→ **EXERCISE DETAILS**: Reproduce each line of the material precisely.

→ **DATASET EXCERPT**:
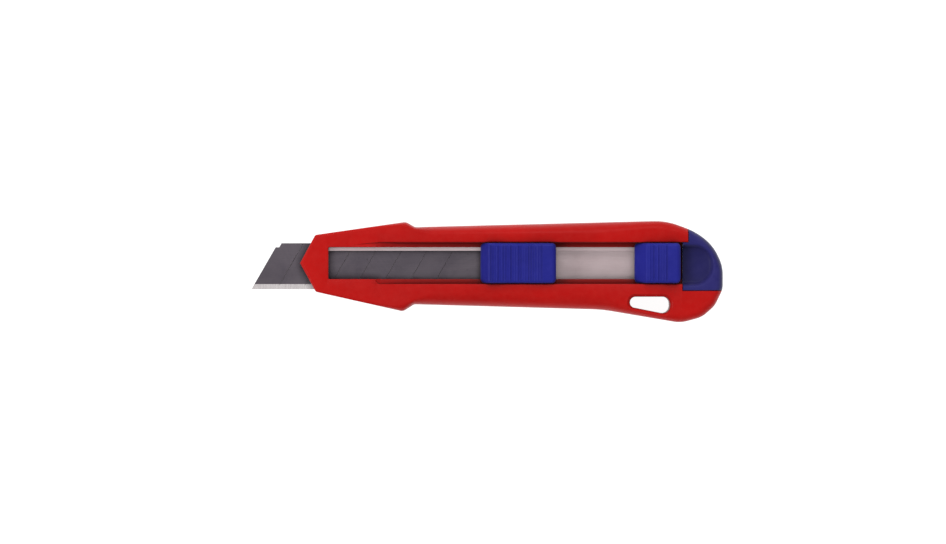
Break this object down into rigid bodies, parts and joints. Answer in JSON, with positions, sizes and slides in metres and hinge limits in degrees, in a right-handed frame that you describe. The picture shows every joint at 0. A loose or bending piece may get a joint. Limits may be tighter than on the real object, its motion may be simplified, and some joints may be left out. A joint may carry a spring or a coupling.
{
  "type": "snap-off utility knife",
  "caption": "Snap-off utility knife with a die-cast body, sliding blade and stabiliser bar, thumb buttons, tether eyelet and pull-off end cap.",
  "frame": {"origin": "centre of the bounding box in plan, at the level of the flat back the knife rests on", "axes": "+X along the knife from the blade tip to the end cap; +Y from the cutting edge side to the spine side; +Z out of the button side, away from the back"},
  "size_m": [0.184, 0.0393, 0.0187],
  "materials": {
    "housing_red": "satin",
    "button_blue": "satin",
    "cap_blue": "satin",
    "blade_steel": "satin",
    "bar_steel": "satin",
    "carrier_steel": "satin",
    "spring_steel": "satin",
    "fastener_steel": "satin"
  },
  "bodies": {
    "housing": {"front_shell": "housing_red", "back_shell": "housing_red", "shell_screw_1": "fastener_steel", "shell_screw_2": "fastener_steel", "shell_screw_3": "fastener_steel", "shell_screw_4": "fastener_steel", "shell_screw_5": "fastener_steel", "shell_screw_6": "fastener_steel", "detent_rail": "carrier_steel", "rail_screw_1": "fastener_steel", "rail_screw_2": "fastener_steel", "rail_screw_3": "fastener_steel"},
    "blade_slider": {"blade": "blade_steel", "blade_carrier": "carrier_steel", "blade_peg": "spring_steel", "blade_lock_spring": "spring_steel", "blade_spring_rivet": "fastener_steel"},
    "blade_thumb_button": {"blade_button": "button_blue"},
    "stabiliser": {"stabiliser_bar": "bar_steel", "bar_carrier": "carrier_steel", "bar_rivet_1": "fastener_steel", "bar_rivet_2": "fastener_steel", "bar_lock_spring": "spring_steel", "bar_spring_rivet": "fastener_steel"},
    "stabiliser_thumb_button": {"bar_button": "button_blue"},
    "tail_cap": {"end_cap": "cap_blue", "cap_clip": "spring_steel"}
  },
  "joints": [
    {"name": "blade_slide", "type": "slide", "parent": "housing", "child": "blade_slider", "axis": [-1, 0, 0], "range_m": [-0.028, 0.04], "deforming": ["blade_lock_spring"]},
    {"name": "blade_button_press", "type": "slide", "parent": "blade_slider", "child": "blade_thumb_button", "axis": [0, 0, -1], "range_m": [0, 0.0008], "stiffness_N_per_m": 6000},
    {"name": "stabiliser_slide", "type": "slide", "parent": "housing", "child": "stabiliser", "axis": [-1, 0, 0], "range_m": [0, 0.028], "deforming": ["bar_lock_spring"]},
    {"name": "bar_button_press", "type": "slide", "parent": "stabiliser", "child": "stabiliser_thumb_button", "axis": [0, 0, -1], "range_m": [0, 0.0008], "stiffness_N_per_m": 6000},
    {"name": "end_cap_pull", "type": "slide", "parent": "housing", "child": "tail_cap", "axis": [1, 0, 0], "range_m": [0, 0.022], "deforming": ["cap_clip"]}
  ]
}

→ **ANSWER IN FULL**:
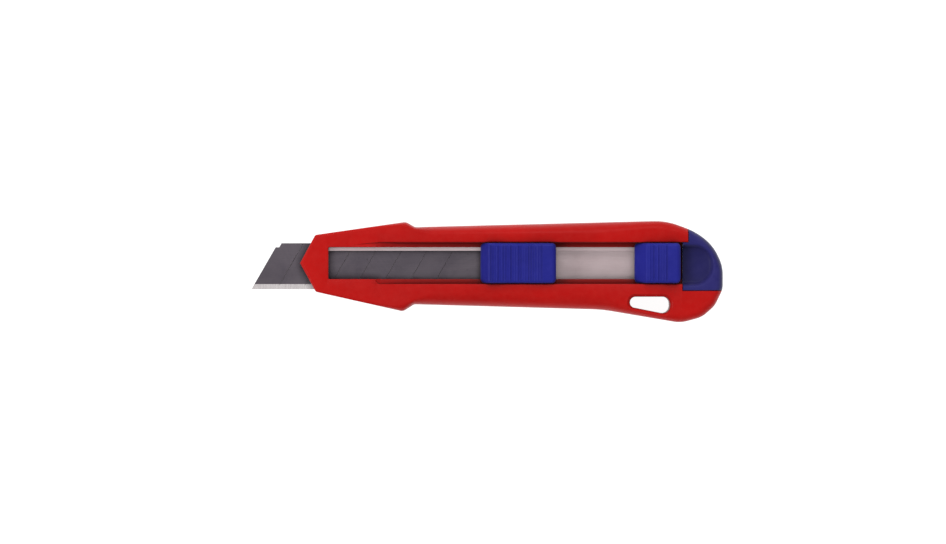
Break this object down into rigid bodies, parts and joints. Answer in JSON, with positions, sizes and slides in metres and hinge limits in degrees, in a right-handed frame that you describe. The picture shows every joint at 0. A loose or bending piece may get a joint. Limits may be tighter than on the real object, its motion may be simplified, and some joints may be left out. A joint may carry a spring or a coupling.
{
  "type": "snap-off utility knife",
  "caption": "Snap-off utility knife with a die-cast body, sliding blade and stabiliser bar, thumb buttons, tether eyelet and pull-off end cap.",
  "frame": {"origin": "centre of the bounding box in plan, at the level of the flat back the knife rests on", "axes": "+X along the knife from the blade tip to the end cap; +Y from the cutting edge side to the spine side; +Z out of the button side, away from the back"},
  "size_m": [0.184, 0.0393, 0.0187],
  "materials": {
    "housing_red": "satin",
    "button_blue": "satin",
    "cap_blue": "satin",
    "blade_steel": "satin",
    "bar_steel": "satin",
    "carrier_steel": "satin",
    "spring_steel": "satin",
    "fastener_steel": "satin"
  },
  "bodies": {
    "housing": {"front_shell": "housing_red", "back_shell": "housing_red", "shell_screw_1": "fastener_steel", "shell_screw_2": "fastener_steel", "shell_screw_3": "fastener_steel", "shell_screw_4": "fastener_steel", "shell_screw_5": "fastener_steel", "shell_screw_6": "fastener_steel", "detent_rail": "carrier_steel", "rail_screw_1": "fastener_steel", "rail_screw_2": "fastener_steel", "rail_screw_3": "fastener_steel"},
    "blade_slider": {"blade": "blade_steel", "blade_carrier": "carrier_steel", "blade_peg": "spring_steel", "blade_lock_spring": "spring_steel", "blade_spring_rivet": "fastener_steel"},
    "blade_thumb_button": {"blade_button": "button_blue"},
    "stabiliser": {"stabiliser_bar": "bar_steel", "bar_carrier": "carrier_steel", "bar_rivet_1": "fastener_steel", "bar_rivet_2": "fastener_steel", "bar_lock_spring": "spring_steel", "bar_spring_rivet": "fastener_steel"},
    "stabiliser_thumb_button": {"bar_button": "button_blue"},
    "tail_cap": {"end_cap": "cap_blue", "cap_clip": "spring_steel"}
  },
  "joints": [
    {"name": "blade_slide", "type": "slide", "parent": "housing", "child": "blade_slider", "axis": [-1, 0, 0], "range_m": [-0.028, 0.04], "deforming": ["blade_lock_spring"]},
    {"name": "blade_button_press", "type": "slide", "parent": "blade_slider", "child": "blade_thumb_button", "axis": [0, 0, -1], "range_m": [0, 0.0008], "stiffness_N_per_m": 6000},
    {"name": "stabiliser_slide", "type": "slide", "parent": "housing", "child": "stabiliser", "axis": [-1, 0, 0], "range_m": [0, 0.028], "deforming": ["bar_lock_spring"]},
    {"name": "bar_button_press", "type": "slide", "parent": "stabiliser", "child": "stabiliser_thumb_button", "axis": [0, 0, -1], "range_m": [0, 0.0008], "stiffness_N_per_m": 6000},
    {"name": "end_cap_pull", "type": "slide", "parent": "housing", "child": "tail_cap", "axis": [1, 0, 0], "range_m": [0, 0.022], "deforming": ["cap_clip"]}
  ]
}